L.A. Moves to Allow Overhaul of Commercial Trash Collection
Digested From "City Moves to Allow Overhaul of Commercial Trash Collection" Daily News of Los Angeles (11/22/11) by Daily News Wire Services The Los Angeles City Council's Energy and Environment Committee has unanimously approved a new plan to overhaul garbage collection from apartment communities and commercial buildings in the city. Currently, around 145 private companies contract with individual commercial customers for trash pick-up. But, in the new system, companies would compete for city contracts for pick ups in certain areas. The plan that was passed by the committee is a state-mandated five-year notice to companies about this new system.

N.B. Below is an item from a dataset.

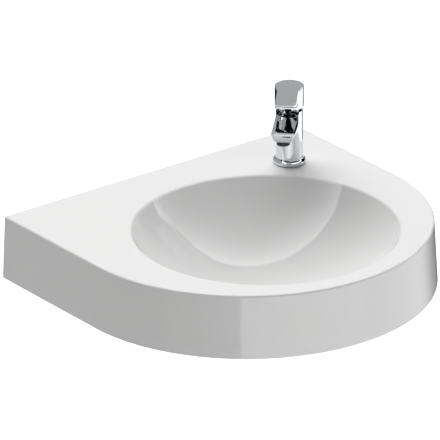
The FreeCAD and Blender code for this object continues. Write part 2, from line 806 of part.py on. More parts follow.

Sanitation Director Enrique Zaldivar supports the new plan because it would allow the city to require cleaner trucks, improve recycling, generate revenue through franchise fees, and impose stricter worker health and safety requirements. David Pettit, director of the Natural Resources Defense Council Southern California Air Program, says the current system has "created a haven for dirty trucks," and it needs to be fixed.